• Problem requirements: Extract the listing below in full, unchanged.

• Supplied data:
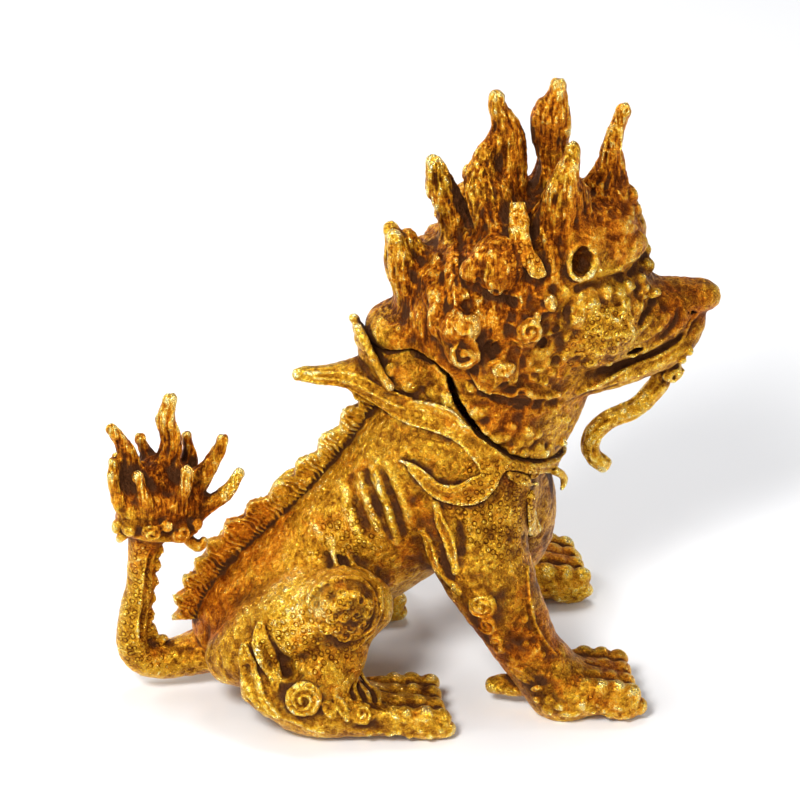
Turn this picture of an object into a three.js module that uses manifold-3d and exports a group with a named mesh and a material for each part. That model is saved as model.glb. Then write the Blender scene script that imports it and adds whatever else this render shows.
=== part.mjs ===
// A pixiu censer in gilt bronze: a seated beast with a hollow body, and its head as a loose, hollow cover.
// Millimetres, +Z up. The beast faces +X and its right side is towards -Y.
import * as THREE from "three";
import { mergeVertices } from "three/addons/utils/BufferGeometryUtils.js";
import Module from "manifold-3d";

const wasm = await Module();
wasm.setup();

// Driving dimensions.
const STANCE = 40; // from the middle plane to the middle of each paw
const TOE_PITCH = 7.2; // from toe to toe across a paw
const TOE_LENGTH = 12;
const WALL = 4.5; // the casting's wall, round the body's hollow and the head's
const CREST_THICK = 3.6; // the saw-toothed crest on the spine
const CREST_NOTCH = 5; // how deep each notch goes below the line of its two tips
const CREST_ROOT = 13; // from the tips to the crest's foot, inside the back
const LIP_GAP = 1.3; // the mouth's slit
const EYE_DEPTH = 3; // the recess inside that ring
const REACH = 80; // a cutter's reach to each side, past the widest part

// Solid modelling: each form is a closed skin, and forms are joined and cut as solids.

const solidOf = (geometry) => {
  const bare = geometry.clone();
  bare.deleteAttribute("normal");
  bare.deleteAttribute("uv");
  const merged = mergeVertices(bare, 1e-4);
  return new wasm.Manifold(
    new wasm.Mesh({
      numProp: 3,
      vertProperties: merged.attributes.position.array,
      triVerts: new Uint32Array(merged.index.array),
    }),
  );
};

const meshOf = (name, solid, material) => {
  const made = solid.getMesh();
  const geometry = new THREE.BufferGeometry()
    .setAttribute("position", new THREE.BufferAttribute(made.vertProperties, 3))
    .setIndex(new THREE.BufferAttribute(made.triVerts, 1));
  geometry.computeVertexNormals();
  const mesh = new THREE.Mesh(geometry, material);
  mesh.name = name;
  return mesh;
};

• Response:
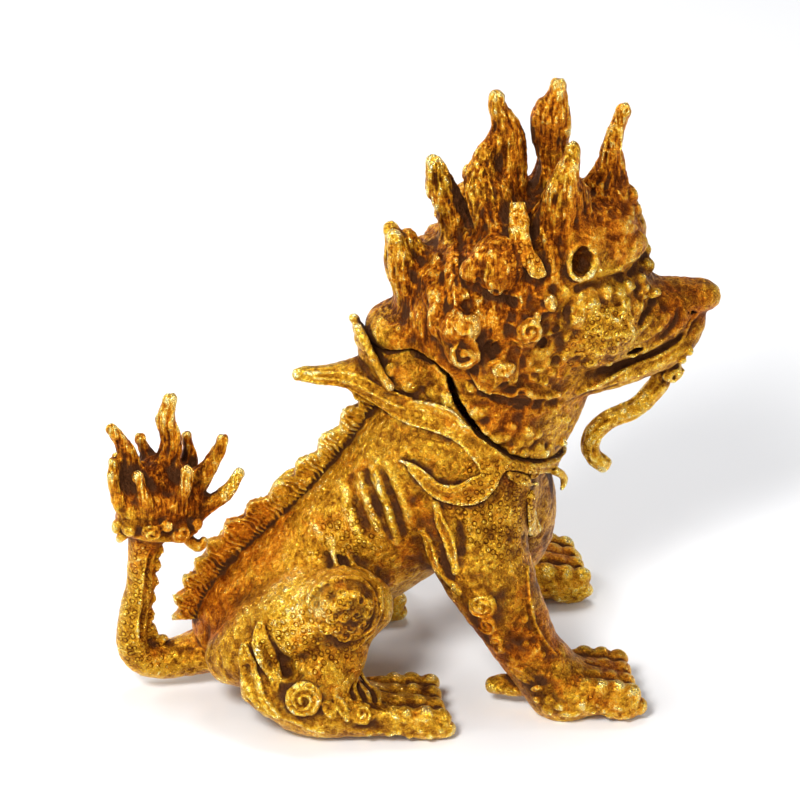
Turn this picture of an object into a three.js module that uses manifold-3d and exports a group with a named mesh and a material for each part. That model is saved as model.glb. Then write the Blender scene script that imports it and adds whatever else this render shows.
=== part.mjs ===
// A pixiu censer in gilt bronze: a seated beast with a hollow body, and its head as a loose, hollow cover.
// Millimetres, +Z up. The beast faces +X and its right side is towards -Y.
import * as THREE from "three";
import { mergeVertices } from "three/addons/utils/BufferGeometryUtils.js";
import Module from "manifold-3d";

const wasm = await Module();
wasm.setup();

// Driving dimensions.
const STANCE = 40; // from the middle plane to the middle of each paw
const TOE_PITCH = 7.2; // from toe to toe across a paw
const TOE_LENGTH = 12;
const WALL = 4.5; // the casting's wall, round the body's hollow and the head's
const CREST_THICK = 3.6; // the saw-toothed crest on the spine
const CREST_NOTCH = 5; // how deep each notch goes below the line of its two tips
const CREST_ROOT = 13; // from the tips to the crest's foot, inside the back
const LIP_GAP = 1.3; // the mouth's slit
const EYE_DEPTH = 3; // the recess inside that ring
const REACH = 80; // a cutter's reach to each side, past the widest part

// Solid modelling: each form is a closed skin, and forms are joined and cut as solids.

const solidOf = (geometry) => {
  const bare = geometry.clone();
  bare.deleteAttribute("normal");
  bare.deleteAttribute("uv");
  const merged = mergeVertices(bare, 1e-4);
  return new wasm.Manifold(
    new wasm.Mesh({
      numProp: 3,
      vertProperties: merged.attributes.position.array,
      triVerts: new Uint32Array(merged.index.array),
    }),
  );
};

const meshOf = (name, solid, material) => {
  const made = solid.getMesh();
  const geometry = new THREE.BufferGeometry()
    .setAttribute("position", new THREE.BufferAttribute(made.vertProperties, 3))
    .setIndex(new THREE.BufferAttribute(made.triVerts, 1));
  geometry.computeVertexNormals();
  const mesh = new THREE.Mesh(geometry, material);
  mesh.name = name;
  return mesh;
};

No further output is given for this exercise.